**Task objective**. Write out the whole listing exactly as it stands.
== == ==
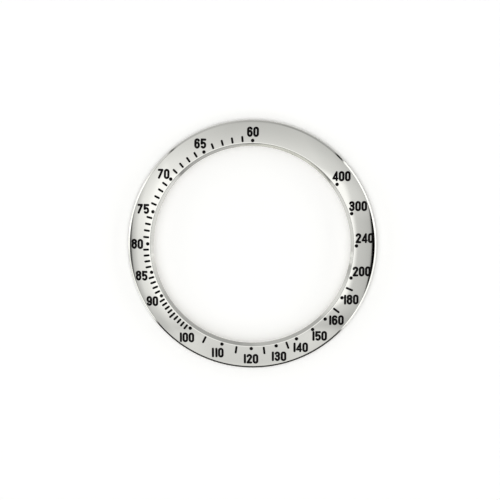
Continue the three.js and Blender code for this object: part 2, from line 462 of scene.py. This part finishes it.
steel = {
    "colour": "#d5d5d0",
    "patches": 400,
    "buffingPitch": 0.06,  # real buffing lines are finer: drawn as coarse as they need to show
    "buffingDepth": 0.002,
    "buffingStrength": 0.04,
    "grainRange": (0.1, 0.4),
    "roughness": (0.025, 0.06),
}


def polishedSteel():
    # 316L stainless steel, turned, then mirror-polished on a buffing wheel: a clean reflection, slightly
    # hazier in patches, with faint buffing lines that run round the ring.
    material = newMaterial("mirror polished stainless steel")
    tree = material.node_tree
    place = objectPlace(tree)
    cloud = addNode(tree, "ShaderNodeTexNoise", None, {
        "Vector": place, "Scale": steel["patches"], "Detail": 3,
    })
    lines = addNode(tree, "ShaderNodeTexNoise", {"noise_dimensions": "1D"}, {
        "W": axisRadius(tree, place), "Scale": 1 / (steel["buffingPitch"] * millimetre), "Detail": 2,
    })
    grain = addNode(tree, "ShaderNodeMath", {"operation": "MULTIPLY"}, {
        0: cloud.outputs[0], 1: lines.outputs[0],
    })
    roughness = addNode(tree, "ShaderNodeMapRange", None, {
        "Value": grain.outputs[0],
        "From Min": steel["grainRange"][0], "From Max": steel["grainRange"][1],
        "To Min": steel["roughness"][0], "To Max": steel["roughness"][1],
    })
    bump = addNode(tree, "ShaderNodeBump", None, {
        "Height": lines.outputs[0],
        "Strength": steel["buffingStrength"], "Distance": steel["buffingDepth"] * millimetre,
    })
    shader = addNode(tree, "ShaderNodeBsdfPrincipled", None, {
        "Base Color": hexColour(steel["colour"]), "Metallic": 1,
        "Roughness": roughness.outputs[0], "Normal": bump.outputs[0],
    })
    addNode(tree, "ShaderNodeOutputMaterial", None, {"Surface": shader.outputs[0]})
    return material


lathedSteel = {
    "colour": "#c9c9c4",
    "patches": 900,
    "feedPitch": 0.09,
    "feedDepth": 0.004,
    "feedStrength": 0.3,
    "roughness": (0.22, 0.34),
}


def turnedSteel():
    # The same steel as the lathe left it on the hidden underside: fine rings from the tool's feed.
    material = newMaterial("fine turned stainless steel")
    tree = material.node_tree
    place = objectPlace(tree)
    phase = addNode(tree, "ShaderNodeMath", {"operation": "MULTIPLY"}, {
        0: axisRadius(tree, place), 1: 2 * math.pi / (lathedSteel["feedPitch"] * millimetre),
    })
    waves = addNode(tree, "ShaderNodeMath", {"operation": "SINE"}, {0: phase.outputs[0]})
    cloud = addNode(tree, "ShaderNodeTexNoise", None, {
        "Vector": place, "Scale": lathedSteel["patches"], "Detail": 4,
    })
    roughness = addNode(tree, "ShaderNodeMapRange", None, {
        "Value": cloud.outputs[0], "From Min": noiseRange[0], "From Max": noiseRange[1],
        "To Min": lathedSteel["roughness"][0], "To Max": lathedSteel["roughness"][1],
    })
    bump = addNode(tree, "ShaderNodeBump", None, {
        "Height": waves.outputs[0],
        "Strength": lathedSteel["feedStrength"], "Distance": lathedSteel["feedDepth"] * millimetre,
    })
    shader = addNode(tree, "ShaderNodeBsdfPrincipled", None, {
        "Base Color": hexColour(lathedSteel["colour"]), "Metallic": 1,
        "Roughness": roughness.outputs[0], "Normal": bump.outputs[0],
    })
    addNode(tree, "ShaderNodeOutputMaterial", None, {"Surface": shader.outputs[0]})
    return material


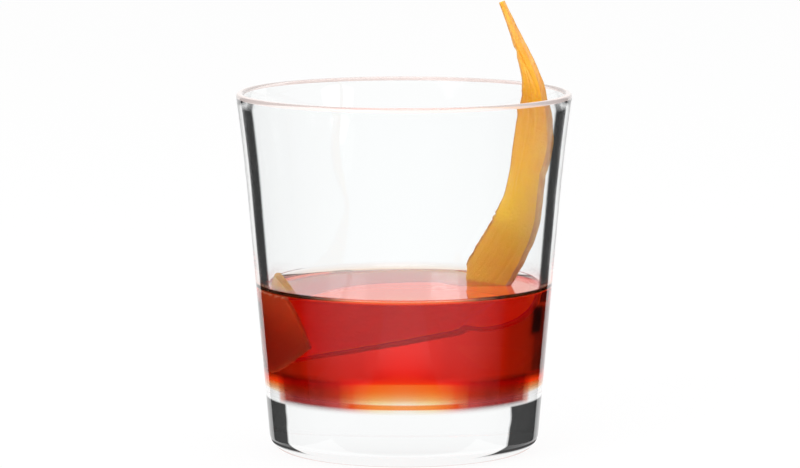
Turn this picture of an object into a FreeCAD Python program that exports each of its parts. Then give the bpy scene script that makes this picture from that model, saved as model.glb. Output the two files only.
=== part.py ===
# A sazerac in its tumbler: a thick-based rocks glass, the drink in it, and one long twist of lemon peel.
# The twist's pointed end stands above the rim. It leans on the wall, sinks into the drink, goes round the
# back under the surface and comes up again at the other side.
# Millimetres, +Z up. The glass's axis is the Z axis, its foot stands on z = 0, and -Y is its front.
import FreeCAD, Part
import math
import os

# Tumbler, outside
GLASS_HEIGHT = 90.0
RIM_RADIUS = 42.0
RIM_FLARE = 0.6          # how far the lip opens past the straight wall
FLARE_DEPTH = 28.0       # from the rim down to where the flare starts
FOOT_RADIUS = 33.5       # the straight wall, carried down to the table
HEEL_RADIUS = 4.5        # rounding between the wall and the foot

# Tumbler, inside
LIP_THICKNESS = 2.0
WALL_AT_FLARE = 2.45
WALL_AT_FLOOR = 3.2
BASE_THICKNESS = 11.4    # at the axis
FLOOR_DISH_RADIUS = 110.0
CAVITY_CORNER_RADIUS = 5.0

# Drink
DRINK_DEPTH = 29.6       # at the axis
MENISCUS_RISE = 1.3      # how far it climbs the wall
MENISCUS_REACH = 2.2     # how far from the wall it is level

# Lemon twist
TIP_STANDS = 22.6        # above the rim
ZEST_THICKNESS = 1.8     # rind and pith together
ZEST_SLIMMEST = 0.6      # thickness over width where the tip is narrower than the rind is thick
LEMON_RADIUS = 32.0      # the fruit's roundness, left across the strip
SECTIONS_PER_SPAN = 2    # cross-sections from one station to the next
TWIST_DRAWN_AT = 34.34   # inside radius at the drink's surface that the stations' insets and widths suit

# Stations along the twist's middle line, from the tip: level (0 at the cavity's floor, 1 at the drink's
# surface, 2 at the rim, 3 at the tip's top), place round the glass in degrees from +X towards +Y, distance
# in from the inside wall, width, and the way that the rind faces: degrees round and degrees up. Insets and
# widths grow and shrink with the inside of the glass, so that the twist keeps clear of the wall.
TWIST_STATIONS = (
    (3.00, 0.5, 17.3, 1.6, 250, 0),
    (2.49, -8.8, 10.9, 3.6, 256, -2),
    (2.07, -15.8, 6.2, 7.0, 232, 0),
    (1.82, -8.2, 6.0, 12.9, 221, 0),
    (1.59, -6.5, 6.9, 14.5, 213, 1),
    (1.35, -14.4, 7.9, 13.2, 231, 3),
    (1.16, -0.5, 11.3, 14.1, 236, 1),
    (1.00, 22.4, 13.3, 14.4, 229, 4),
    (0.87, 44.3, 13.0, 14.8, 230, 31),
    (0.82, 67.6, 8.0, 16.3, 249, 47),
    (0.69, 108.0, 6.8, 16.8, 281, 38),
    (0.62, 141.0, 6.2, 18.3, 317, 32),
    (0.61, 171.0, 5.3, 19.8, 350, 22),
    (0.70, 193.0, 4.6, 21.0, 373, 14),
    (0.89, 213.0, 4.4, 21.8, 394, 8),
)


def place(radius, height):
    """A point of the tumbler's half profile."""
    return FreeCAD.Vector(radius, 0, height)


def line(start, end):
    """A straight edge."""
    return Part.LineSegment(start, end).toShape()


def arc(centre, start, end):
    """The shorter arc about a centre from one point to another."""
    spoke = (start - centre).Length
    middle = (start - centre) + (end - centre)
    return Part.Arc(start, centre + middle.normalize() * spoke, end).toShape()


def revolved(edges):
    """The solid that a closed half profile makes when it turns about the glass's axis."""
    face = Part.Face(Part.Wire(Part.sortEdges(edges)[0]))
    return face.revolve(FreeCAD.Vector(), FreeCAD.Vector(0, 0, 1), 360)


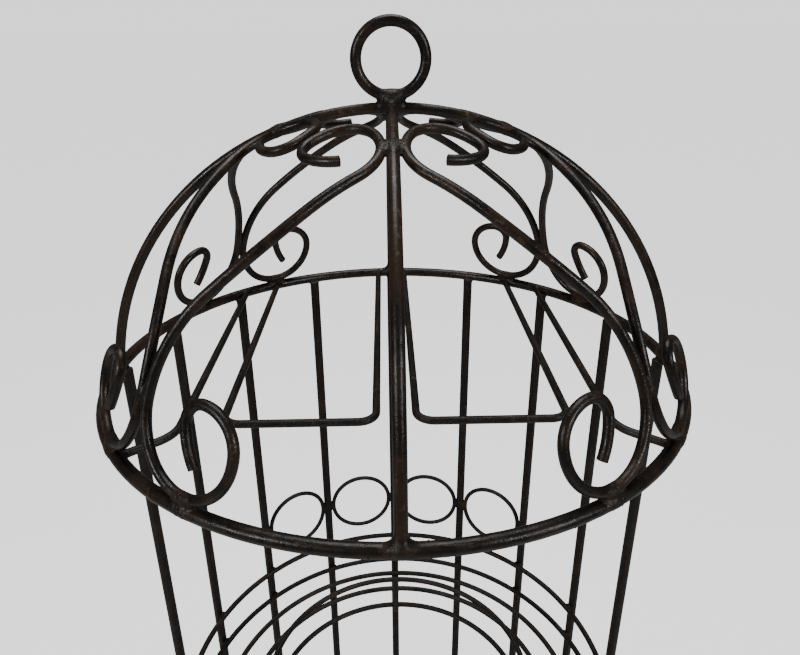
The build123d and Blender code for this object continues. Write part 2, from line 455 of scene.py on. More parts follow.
== == ==
**Task result**.
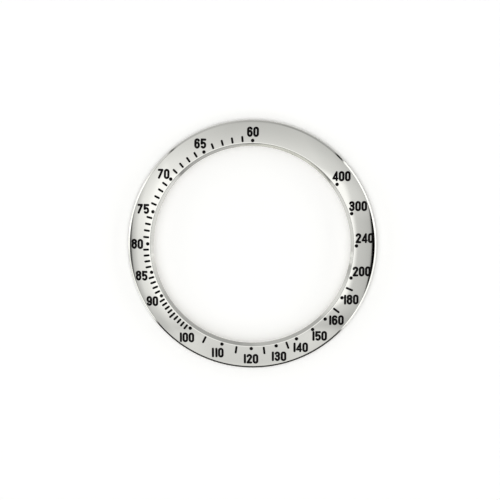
Continue the three.js and Blender code for this object: part 2, from line 462 of scene.py. This part finishes it.
steel = {
    "colour": "#d5d5d0",
    "patches": 400,
    "buffingPitch": 0.06,  # real buffing lines are finer: drawn as coarse as they need to show
    "buffingDepth": 0.002,
    "buffingStrength": 0.04,
    "grainRange": (0.1, 0.4),
    "roughness": (0.025, 0.06),
}


def polishedSteel():
    # 316L stainless steel, turned, then mirror-polished on a buffing wheel: a clean reflection, slightly
    # hazier in patches, with faint buffing lines that run round the ring.
    material = newMaterial("mirror polished stainless steel")
    tree = material.node_tree
    place = objectPlace(tree)
    cloud = addNode(tree, "ShaderNodeTexNoise", None, {
        "Vector": place, "Scale": steel["patches"], "Detail": 3,
    })
    lines = addNode(tree, "ShaderNodeTexNoise", {"noise_dimensions": "1D"}, {
        "W": axisRadius(tree, place), "Scale": 1 / (steel["buffingPitch"] * millimetre), "Detail": 2,
    })
    grain = addNode(tree, "ShaderNodeMath", {"operation": "MULTIPLY"}, {
        0: cloud.outputs[0], 1: lines.outputs[0],
    })
    roughness = addNode(tree, "ShaderNodeMapRange", None, {
        "Value": grain.outputs[0],
        "From Min": steel["grainRange"][0], "From Max": steel["grainRange"][1],
        "To Min": steel["roughness"][0], "To Max": steel["roughness"][1],
    })
    bump = addNode(tree, "ShaderNodeBump", None, {
        "Height": lines.outputs[0],
        "Strength": steel["buffingStrength"], "Distance": steel["buffingDepth"] * millimetre,
    })
    shader = addNode(tree, "ShaderNodeBsdfPrincipled", None, {
        "Base Color": hexColour(steel["colour"]), "Metallic": 1,
        "Roughness": roughness.outputs[0], "Normal": bump.outputs[0],
    })
    addNode(tree, "ShaderNodeOutputMaterial", None, {"Surface": shader.outputs[0]})
    return material


lathedSteel = {
    "colour": "#c9c9c4",
    "patches": 900,
    "feedPitch": 0.09,
    "feedDepth": 0.004,
    "feedStrength": 0.3,
    "roughness": (0.22, 0.34),
}


def turnedSteel():
    # The same steel as the lathe left it on the hidden underside: fine rings from the tool's feed.
    material = newMaterial("fine turned stainless steel")
    tree = material.node_tree
    place = objectPlace(tree)
    phase = addNode(tree, "ShaderNodeMath", {"operation": "MULTIPLY"}, {
        0: axisRadius(tree, place), 1: 2 * math.pi / (lathedSteel["feedPitch"] * millimetre),
    })
    waves = addNode(tree, "ShaderNodeMath", {"operation": "SINE"}, {0: phase.outputs[0]})
    cloud = addNode(tree, "ShaderNodeTexNoise", None, {
        "Vector": place, "Scale": lathedSteel["patches"], "Detail": 4,
    })
    roughness = addNode(tree, "ShaderNodeMapRange", None, {
        "Value": cloud.outputs[0], "From Min": noiseRange[0], "From Max": noiseRange[1],
        "To Min": lathedSteel["roughness"][0], "To Max": lathedSteel["roughness"][1],
    })
    bump = addNode(tree, "ShaderNodeBump", None, {
        "Height": waves.outputs[0],
        "Strength": lathedSteel["feedStrength"], "Distance": lathedSteel["feedDepth"] * millimetre,
    })
    shader = addNode(tree, "ShaderNodeBsdfPrincipled", None, {
        "Base Color": hexColour(lathedSteel["colour"]), "Metallic": 1,
        "Roughness": roughness.outputs[0], "Normal": bump.outputs[0],
    })
    addNode(tree, "ShaderNodeOutputMaterial", None, {"Surface": shader.outputs[0]})
    return material


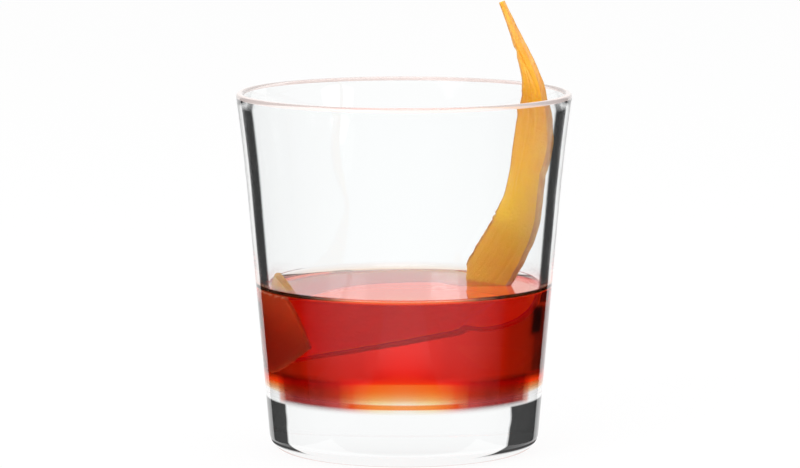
Turn this picture of an object into a FreeCAD Python program that exports each of its parts. Then give the bpy scene script that makes this picture from that model, saved as model.glb. Output the two files only.
=== part.py ===
# A sazerac in its tumbler: a thick-based rocks glass, the drink in it, and one long twist of lemon peel.
# The twist's pointed end stands above the rim. It leans on the wall, sinks into the drink, goes round the
# back under the surface and comes up again at the other side.
# Millimetres, +Z up. The glass's axis is the Z axis, its foot stands on z = 0, and -Y is its front.
import FreeCAD, Part
import math
import os

# Tumbler, outside
GLASS_HEIGHT = 90.0
RIM_RADIUS = 42.0
RIM_FLARE = 0.6          # how far the lip opens past the straight wall
FLARE_DEPTH = 28.0       # from the rim down to where the flare starts
FOOT_RADIUS = 33.5       # the straight wall, carried down to the table
HEEL_RADIUS = 4.5        # rounding between the wall and the foot

# Tumbler, inside
LIP_THICKNESS = 2.0
WALL_AT_FLARE = 2.45
WALL_AT_FLOOR = 3.2
BASE_THICKNESS = 11.4    # at the axis
FLOOR_DISH_RADIUS = 110.0
CAVITY_CORNER_RADIUS = 5.0

# Drink
DRINK_DEPTH = 29.6       # at the axis
MENISCUS_RISE = 1.3      # how far it climbs the wall
MENISCUS_REACH = 2.2     # how far from the wall it is level

# Lemon twist
TIP_STANDS = 22.6        # above the rim
ZEST_THICKNESS = 1.8     # rind and pith together
ZEST_SLIMMEST = 0.6      # thickness over width where the tip is narrower than the rind is thick
LEMON_RADIUS = 32.0      # the fruit's roundness, left across the strip
SECTIONS_PER_SPAN = 2    # cross-sections from one station to the next
TWIST_DRAWN_AT = 34.34   # inside radius at the drink's surface that the stations' insets and widths suit

# Stations along the twist's middle line, from the tip: level (0 at the cavity's floor, 1 at the drink's
# surface, 2 at the rim, 3 at the tip's top), place round the glass in degrees from +X towards +Y, distance
# in from the inside wall, width, and the way that the rind faces: degrees round and degrees up. Insets and
# widths grow and shrink with the inside of the glass, so that the twist keeps clear of the wall.
TWIST_STATIONS = (
    (3.00, 0.5, 17.3, 1.6, 250, 0),
    (2.49, -8.8, 10.9, 3.6, 256, -2),
    (2.07, -15.8, 6.2, 7.0, 232, 0),
    (1.82, -8.2, 6.0, 12.9, 221, 0),
    (1.59, -6.5, 6.9, 14.5, 213, 1),
    (1.35, -14.4, 7.9, 13.2, 231, 3),
    (1.16, -0.5, 11.3, 14.1, 236, 1),
    (1.00, 22.4, 13.3, 14.4, 229, 4),
    (0.87, 44.3, 13.0, 14.8, 230, 31),
    (0.82, 67.6, 8.0, 16.3, 249, 47),
    (0.69, 108.0, 6.8, 16.8, 281, 38),
    (0.62, 141.0, 6.2, 18.3, 317, 32),
    (0.61, 171.0, 5.3, 19.8, 350, 22),
    (0.70, 193.0, 4.6, 21.0, 373, 14),
    (0.89, 213.0, 4.4, 21.8, 394, 8),
)


def place(radius, height):
    """A point of the tumbler's half profile."""
    return FreeCAD.Vector(radius, 0, height)


def line(start, end):
    """A straight edge."""
    return Part.LineSegment(start, end).toShape()


def arc(centre, start, end):
    """The shorter arc about a centre from one point to another."""
    spoke = (start - centre).Length
    middle = (start - centre) + (end - centre)
    return Part.Arc(start, centre + middle.normalize() * spoke, end).toShape()


def revolved(edges):
    """The solid that a closed half profile makes when it turns about the glass's axis."""
    face = Part.Face(Part.Wire(Part.sortEdges(edges)[0]))
    return face.revolve(FreeCAD.Vector(), FreeCAD.Vector(0, 0, 1), 360)


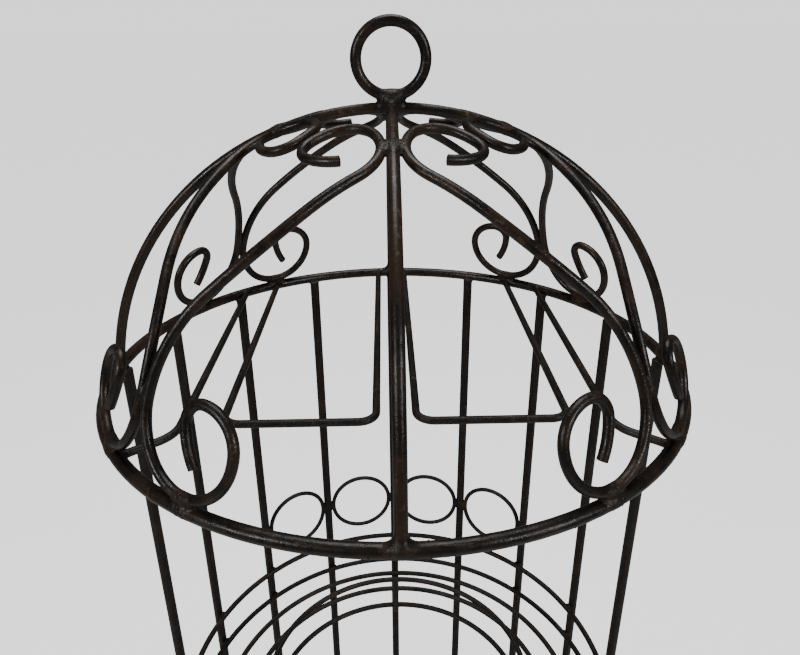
The build123d and Blender code for this object continues. Write part 2, from line 455 of scene.py on. More parts follow.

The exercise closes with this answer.